Goal of the exercise:
Extract the first line through the line containing "five leaves and" from the listing below, exactly as written.

*** Task material

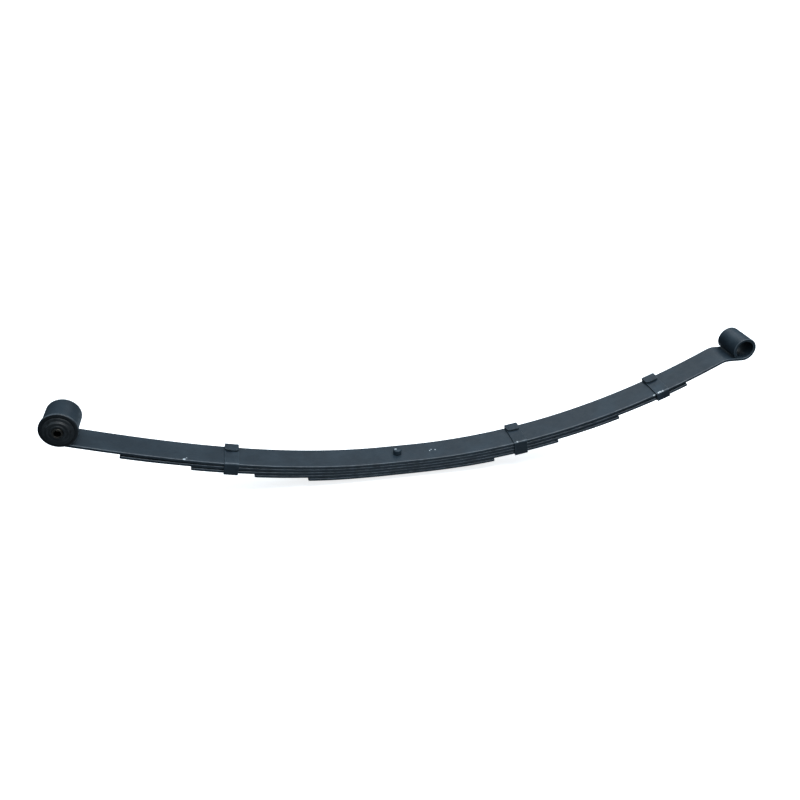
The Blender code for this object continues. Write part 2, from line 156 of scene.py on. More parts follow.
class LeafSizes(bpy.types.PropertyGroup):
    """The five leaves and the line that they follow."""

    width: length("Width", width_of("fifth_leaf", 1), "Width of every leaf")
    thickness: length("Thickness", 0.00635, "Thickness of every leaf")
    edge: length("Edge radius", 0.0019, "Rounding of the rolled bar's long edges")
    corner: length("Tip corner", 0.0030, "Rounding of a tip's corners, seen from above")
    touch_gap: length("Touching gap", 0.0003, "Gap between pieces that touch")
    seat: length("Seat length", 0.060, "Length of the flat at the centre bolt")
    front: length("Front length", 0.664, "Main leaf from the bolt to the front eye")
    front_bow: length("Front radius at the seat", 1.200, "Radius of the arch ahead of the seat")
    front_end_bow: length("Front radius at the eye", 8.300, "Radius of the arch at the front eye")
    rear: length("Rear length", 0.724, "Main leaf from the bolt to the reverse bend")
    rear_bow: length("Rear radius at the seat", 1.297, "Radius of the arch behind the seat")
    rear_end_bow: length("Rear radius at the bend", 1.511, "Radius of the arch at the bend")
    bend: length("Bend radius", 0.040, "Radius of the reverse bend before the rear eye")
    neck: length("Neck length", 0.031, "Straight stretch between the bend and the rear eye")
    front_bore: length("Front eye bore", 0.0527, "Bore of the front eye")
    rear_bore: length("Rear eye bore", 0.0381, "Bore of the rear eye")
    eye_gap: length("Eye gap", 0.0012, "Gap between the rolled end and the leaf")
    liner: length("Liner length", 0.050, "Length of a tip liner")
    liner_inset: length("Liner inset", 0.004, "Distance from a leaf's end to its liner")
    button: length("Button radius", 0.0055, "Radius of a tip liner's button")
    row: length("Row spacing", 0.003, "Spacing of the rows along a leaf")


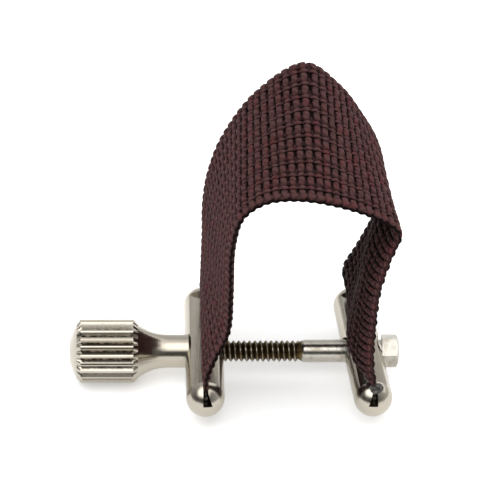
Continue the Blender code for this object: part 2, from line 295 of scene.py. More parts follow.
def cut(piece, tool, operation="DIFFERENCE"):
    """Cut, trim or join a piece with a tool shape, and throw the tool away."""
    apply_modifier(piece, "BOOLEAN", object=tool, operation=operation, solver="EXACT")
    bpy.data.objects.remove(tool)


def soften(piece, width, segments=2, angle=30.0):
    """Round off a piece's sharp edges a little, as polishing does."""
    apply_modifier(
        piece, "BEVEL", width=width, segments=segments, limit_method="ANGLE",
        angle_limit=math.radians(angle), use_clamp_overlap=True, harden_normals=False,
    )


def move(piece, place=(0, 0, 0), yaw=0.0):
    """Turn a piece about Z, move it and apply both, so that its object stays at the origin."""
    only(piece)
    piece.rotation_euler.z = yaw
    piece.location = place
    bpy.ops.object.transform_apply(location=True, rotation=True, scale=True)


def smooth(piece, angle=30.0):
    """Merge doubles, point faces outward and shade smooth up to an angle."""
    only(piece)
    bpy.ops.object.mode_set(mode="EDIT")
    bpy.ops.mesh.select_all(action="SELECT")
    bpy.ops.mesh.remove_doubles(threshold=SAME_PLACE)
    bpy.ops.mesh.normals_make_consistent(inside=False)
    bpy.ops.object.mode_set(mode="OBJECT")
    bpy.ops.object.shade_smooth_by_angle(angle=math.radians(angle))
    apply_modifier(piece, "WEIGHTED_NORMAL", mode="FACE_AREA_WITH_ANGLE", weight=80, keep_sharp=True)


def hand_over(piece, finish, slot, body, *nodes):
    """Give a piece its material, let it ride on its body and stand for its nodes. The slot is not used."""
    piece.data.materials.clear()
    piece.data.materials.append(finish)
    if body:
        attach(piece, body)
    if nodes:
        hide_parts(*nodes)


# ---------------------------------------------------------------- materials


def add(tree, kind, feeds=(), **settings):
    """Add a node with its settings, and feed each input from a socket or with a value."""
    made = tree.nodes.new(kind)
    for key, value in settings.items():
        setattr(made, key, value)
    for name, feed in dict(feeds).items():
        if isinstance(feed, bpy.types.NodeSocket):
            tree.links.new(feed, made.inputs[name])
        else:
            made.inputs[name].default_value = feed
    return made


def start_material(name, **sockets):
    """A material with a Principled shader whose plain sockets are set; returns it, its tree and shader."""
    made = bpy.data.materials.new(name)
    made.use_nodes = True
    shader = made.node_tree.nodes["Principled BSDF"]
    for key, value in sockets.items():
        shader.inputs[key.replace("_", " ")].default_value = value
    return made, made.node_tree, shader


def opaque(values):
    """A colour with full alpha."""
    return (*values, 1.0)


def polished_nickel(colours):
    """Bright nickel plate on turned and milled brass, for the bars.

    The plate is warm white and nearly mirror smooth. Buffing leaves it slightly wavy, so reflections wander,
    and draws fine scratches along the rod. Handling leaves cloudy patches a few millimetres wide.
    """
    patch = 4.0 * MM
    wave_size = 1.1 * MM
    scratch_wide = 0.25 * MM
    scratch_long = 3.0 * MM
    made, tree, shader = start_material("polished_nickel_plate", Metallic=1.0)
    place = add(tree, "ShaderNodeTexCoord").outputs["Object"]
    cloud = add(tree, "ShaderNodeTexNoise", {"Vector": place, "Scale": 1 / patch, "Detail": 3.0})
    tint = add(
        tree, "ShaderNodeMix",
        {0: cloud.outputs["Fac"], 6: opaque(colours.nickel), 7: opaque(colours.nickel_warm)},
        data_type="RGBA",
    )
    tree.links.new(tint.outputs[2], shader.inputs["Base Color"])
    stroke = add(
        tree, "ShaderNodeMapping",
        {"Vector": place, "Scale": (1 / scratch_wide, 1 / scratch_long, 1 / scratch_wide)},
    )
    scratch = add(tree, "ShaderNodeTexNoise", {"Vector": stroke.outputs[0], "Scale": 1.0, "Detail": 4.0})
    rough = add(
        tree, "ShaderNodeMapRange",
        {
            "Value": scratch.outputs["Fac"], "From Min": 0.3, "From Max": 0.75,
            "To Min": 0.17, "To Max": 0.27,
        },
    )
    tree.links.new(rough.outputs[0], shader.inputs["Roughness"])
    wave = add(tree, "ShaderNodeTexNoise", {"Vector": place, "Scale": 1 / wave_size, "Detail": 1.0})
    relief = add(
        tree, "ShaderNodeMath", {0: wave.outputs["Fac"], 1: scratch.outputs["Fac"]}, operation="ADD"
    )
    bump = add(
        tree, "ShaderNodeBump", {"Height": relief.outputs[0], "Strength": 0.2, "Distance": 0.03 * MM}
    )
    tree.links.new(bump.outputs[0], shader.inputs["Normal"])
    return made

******

Completed exercise:
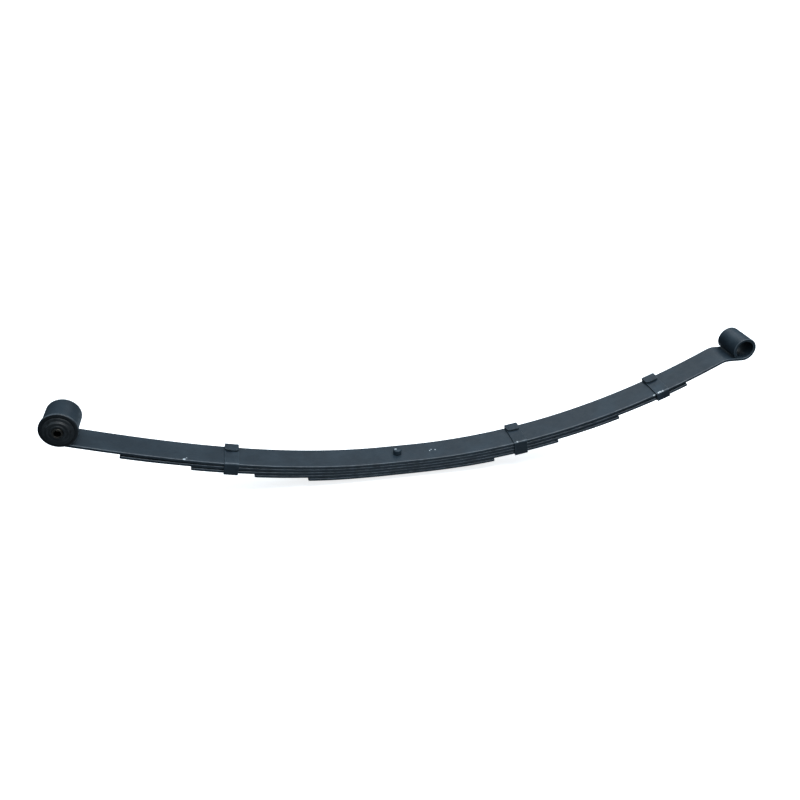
The Blender code for this object continues. Write part 2, from line 156 of scene.py on. More parts follow.
class LeafSizes(bpy.types.PropertyGroup):
    """The five leaves and the line that they follow."""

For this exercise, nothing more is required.